If there’s a job to do, you don’t let anything get in your way. You’re up to the physical challenges that come with the territory. You’ve seen a lot — and you know how to handle yourself on the floor.

But not all warehouses or machinery are the same, especially when it comes to safety. All it takes is one mistake and you could be facing forced time off, missed paychecks and potentially serious injury.

What tips can you follow to stay safe on the warehouse floor? What should you know as a contract worker about workplace safety? What are your rights and protections?

We spoke with Aerotek Regional Safety Manager Mary Beth Clark to answer those questions. Clark has extensive experience in safety issues: Before joining Aerotek, she worked for eight years as a specialist in manufacturing and warehouse safety.

Safety starts before you take the job

Workplace safety starts well before your first shift on a new job. At Aerotek, it begins before you even interview, with a safety screening of your potential workplace.

“We follow a checklist to help with the safety verification process of our clients,” says Clark. “We collect information about what safety looks like at our clients’ sites. What personal protective equipment do they provide? Are they providing and documenting safety training? Then we get into the specific training they're giving to our contractors in the specific role we are staffing.”

Clark also makes sure that potential clients follow the Occupational Safety and Health Administration’s (OSHA) recommended practices to protect temporary workers. Often, clients will partner with Aerotek’s regional safety team to make sure they’re meeting their responsibilities to their workers.

The interview process is your opportunity to understand if a particular contract job is one you can safely complete. That means asking questions about the work environment. Is it clean? Is it hot or cold? Is it well lit? How much lifting is required? Will you be expected to operate machinery? Asking these questions during your interview will help you ask even better questions during training and help avoid injuries on the job.


When you accept a job, Clark’s team provides safety training during the onboarding process.

“We touch on a lot of general safety topics, including lockout-tagout, safe lifting, confined space awareness and emergency action plan awareness,” Clark says. “Then we work with our clients to ensure that they follow up with site-specific training.”

These rigorous screening and onboarding processes allow Clark’s team to provide contractors with as much knowledge as possible before they start a warehouse job.

Safety tips — before your shift

Your role may involve repetitive lifting, standing for long periods or working in an environment that may be cold, noisy and close to heavy machinery. It’s important to prepare yourself physically, so start with a warm-up.

“Stretch before and after work, especially if you’re doing a lot of lifting,” says Clark. “Keeping your muscles loose can help you avoid a work-related injury.”

It’s the employer’s responsibility to provide the necessary personal protective equipment (PPE), but you need to do your part and wear what’s provided. Slip-resistant, steel or composite-toe shoes, safety glasses, bump caps, reflective vests and noise-reducing ear plugs or ear muffs are among the common PPE OSHA requires employers to make available, almost all of them at no cost to you.  

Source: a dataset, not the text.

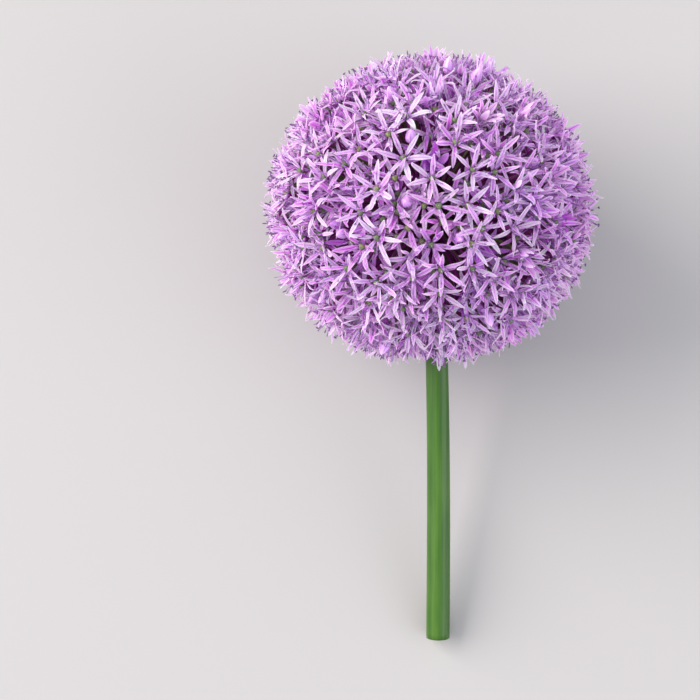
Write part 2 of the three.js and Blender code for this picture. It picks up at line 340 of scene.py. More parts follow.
def grow_florets(sizes):
    """Every floret, the same each time it is asked for. One that would reach the table is pushed up."""
    chance = random.Random(sizes.seed)
    florets = [Floret(index, sizes, chance) for index in range(sizes.floret_count)]
    florets = [floret for floret in florets if chance.random() > HOLLOW_THINNING * floret.hollow]
    proud = []
    for way, turn in FRONT_STARS:
        star = place_by_hand(florets, proud, way, turn)
        star.stand_out(chance)
        proud.append(star)
    for way in FRONT_BUDS:
        bud = place_by_hand(florets, proud, way, 0)
        bud.is_bud = True
        bud.sit_at(bud.surface - PLACED_BUD_DEPTH)
        proud.append(bud)
    placed = list(proud)
    for way in SECOND_ROW:
        shaded = place_by_hand(florets, placed, way, chance.uniform(0, 60))
        shaded.sit_at(shaded.surface - chance.uniform(*SECOND_ROW_DEPTHS))
        placed.append(shaded)
    for floret in florets:
        if floret not in placed and floret.angle_to(proud) < ELBOW_ROOM:
            floret.sit_at(floret.surface - chance.uniform(*CROWDED_DEPTHS))
    for floret in chance.sample(florets, len(florets)):
        if floret.angle_to(proud) > STAR_GAP and not floret.is_bud and not floret.hollow:
            floret.stand_out(chance)
            proud.append(floret)
    lean = slope(sizes)
    down = Vector((0, cos(lean), -sin(lean)))
    for floret in florets:
        floret.clear_the_stem(sizes)
        into_table = floret.reach_down(sizes, down) - sizes.centre_height + TABLE_GAP
        if into_table > 0:
            floret.base -= down * into_table
    return florets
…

How you start a shift can determine how you finish it.

Staying safe on the warehouse floor

Once your shift begins, you’re as responsible as your supervisor for your safety. That means you need to speak up if you find yourself in a position you’re unsure about.

“No one should ever be afraid to ask questions about the machine they’re operating, the training they’ve received or the PPE involved," says Clark. “Asking questions is really important for employees so they can understand how to protect themselves every day.” 

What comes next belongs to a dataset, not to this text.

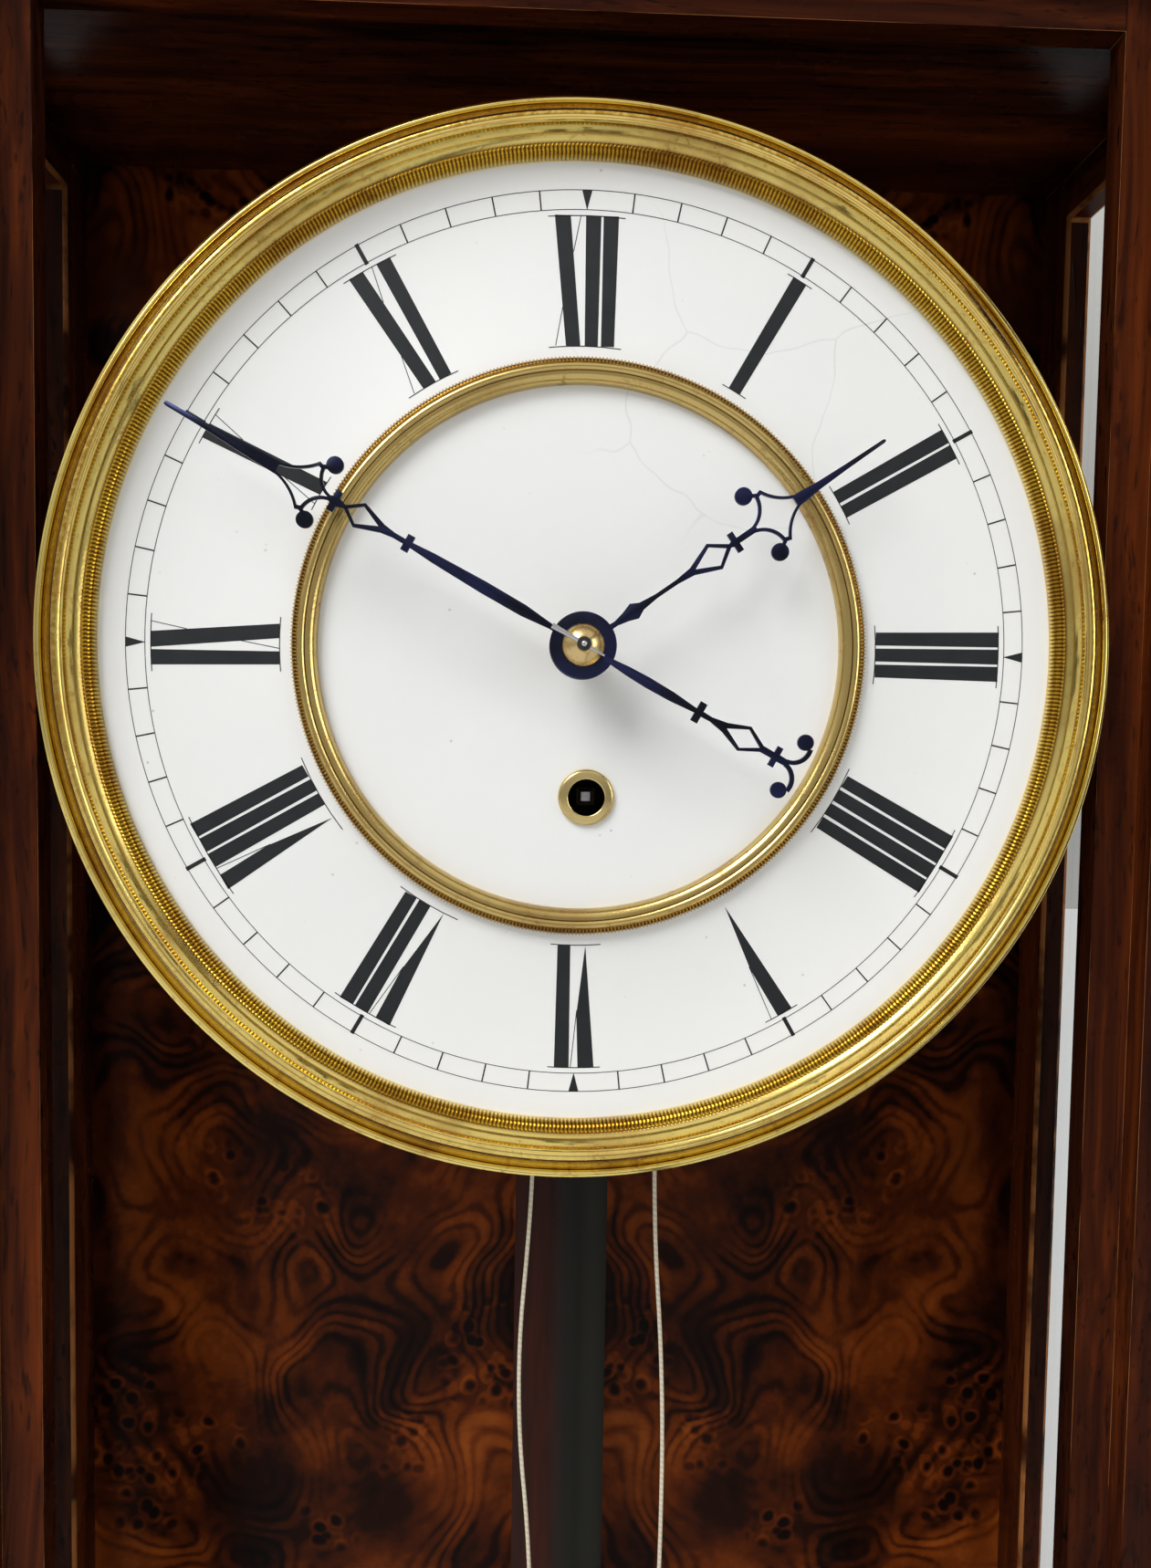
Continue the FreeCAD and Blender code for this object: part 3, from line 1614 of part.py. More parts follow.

Asking questions — especially before you jump into a new task — is especially important for contractors. The forklift at your new gig may look like the one at your last job, but it could be a newer model or may be equipped with different features. You won’t know for sure unless you ask. Your fresh set of eyes may help your supervisor see that there’s a better, safer way to do something.

“Contract employees take a lot of pride in their work and want to keep things moving,” Clark says. “They want to prove themselves. They're sometimes willing to take some risks if they think it will pay off for production. But you’re always better off asking questions if you’re not absolutely sure about your situation.”

After all, it’s no good for you or your supervisor if you’re injured on the job.

What to expect from your recruiting partner

The best recruiting partners will be as invested in your workplace safety as you are.

They’ll be aware of what the client’s responsibilities are. That’s why it’s essential to report any workplace incidents to your recruiter — and to your supervisor — as soon as you can. Reporting an accident helps recruiters and warehouse leadership keep accurate records and can prevent future injuries.

“Safety is important to us and to our clients,” Clark says. “Injuries disrupt workers’ lives and we want to avoid that and send our people home the same way they came to work."